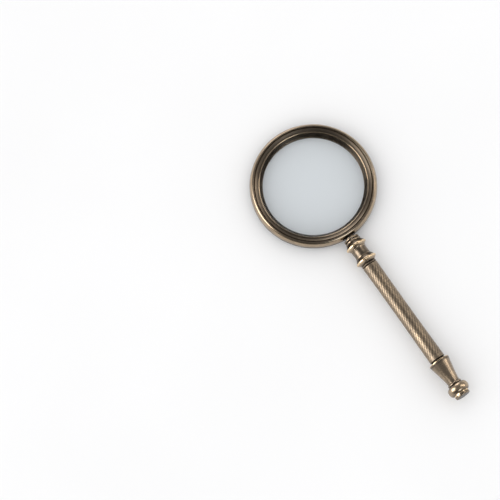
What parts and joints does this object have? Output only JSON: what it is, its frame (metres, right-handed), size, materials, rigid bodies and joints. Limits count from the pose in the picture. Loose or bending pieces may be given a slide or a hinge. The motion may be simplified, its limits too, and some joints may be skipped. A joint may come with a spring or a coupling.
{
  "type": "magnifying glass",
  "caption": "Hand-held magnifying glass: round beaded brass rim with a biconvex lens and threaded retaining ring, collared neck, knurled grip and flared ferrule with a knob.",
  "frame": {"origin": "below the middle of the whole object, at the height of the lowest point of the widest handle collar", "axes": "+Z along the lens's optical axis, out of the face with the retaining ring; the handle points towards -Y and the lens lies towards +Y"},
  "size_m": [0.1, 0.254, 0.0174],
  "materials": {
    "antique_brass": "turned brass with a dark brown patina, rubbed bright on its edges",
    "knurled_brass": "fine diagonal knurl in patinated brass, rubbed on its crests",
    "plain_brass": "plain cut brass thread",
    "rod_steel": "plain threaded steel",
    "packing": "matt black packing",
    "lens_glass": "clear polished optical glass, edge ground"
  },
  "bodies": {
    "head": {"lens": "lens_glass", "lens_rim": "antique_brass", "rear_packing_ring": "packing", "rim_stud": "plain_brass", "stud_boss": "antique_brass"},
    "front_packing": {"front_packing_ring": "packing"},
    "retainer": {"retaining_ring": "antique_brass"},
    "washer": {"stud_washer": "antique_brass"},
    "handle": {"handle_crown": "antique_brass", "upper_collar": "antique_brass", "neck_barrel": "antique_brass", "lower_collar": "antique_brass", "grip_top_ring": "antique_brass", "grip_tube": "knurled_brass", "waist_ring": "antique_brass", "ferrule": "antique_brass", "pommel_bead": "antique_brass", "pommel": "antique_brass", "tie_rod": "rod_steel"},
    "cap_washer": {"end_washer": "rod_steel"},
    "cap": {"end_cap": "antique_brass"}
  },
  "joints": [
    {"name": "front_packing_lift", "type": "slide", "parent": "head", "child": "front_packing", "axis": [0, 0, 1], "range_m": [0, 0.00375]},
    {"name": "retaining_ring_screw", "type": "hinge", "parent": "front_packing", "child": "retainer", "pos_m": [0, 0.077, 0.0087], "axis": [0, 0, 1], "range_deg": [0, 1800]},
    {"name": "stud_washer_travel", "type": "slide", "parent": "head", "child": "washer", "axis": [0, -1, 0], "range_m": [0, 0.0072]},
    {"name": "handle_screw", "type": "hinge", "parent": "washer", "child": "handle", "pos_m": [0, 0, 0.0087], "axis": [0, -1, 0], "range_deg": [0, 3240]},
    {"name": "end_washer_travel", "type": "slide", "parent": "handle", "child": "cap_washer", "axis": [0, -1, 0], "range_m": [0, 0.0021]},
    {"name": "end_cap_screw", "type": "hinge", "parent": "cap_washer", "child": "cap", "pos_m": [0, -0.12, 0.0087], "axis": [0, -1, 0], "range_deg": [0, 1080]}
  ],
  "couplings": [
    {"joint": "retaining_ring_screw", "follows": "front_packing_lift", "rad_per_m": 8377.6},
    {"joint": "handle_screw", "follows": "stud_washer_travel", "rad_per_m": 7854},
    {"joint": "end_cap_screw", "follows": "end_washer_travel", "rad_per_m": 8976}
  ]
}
....
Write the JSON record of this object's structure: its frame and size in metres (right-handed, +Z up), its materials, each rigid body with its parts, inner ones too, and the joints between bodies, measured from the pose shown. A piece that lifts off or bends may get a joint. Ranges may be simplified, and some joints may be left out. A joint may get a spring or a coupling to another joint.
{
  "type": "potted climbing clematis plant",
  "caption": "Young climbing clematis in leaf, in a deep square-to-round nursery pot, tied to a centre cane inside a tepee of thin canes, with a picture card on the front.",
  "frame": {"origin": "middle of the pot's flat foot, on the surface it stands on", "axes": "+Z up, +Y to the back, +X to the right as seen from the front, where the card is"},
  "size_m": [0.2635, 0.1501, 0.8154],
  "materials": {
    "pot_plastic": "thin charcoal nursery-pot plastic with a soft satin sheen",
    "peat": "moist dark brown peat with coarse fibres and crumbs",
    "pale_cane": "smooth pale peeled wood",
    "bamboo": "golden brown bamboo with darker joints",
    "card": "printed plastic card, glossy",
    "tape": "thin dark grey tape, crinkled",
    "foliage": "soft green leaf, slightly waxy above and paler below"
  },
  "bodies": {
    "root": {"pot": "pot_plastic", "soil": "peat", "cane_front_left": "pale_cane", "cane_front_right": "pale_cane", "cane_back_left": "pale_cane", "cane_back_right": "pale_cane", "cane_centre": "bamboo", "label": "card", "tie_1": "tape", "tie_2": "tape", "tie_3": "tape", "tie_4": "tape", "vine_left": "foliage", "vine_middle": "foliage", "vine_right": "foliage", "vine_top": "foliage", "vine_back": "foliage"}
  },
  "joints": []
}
....
• **Task description**
Looking at the listing above, how many of its lines contain the string "metres"? Give the number alone.

• **Response**
2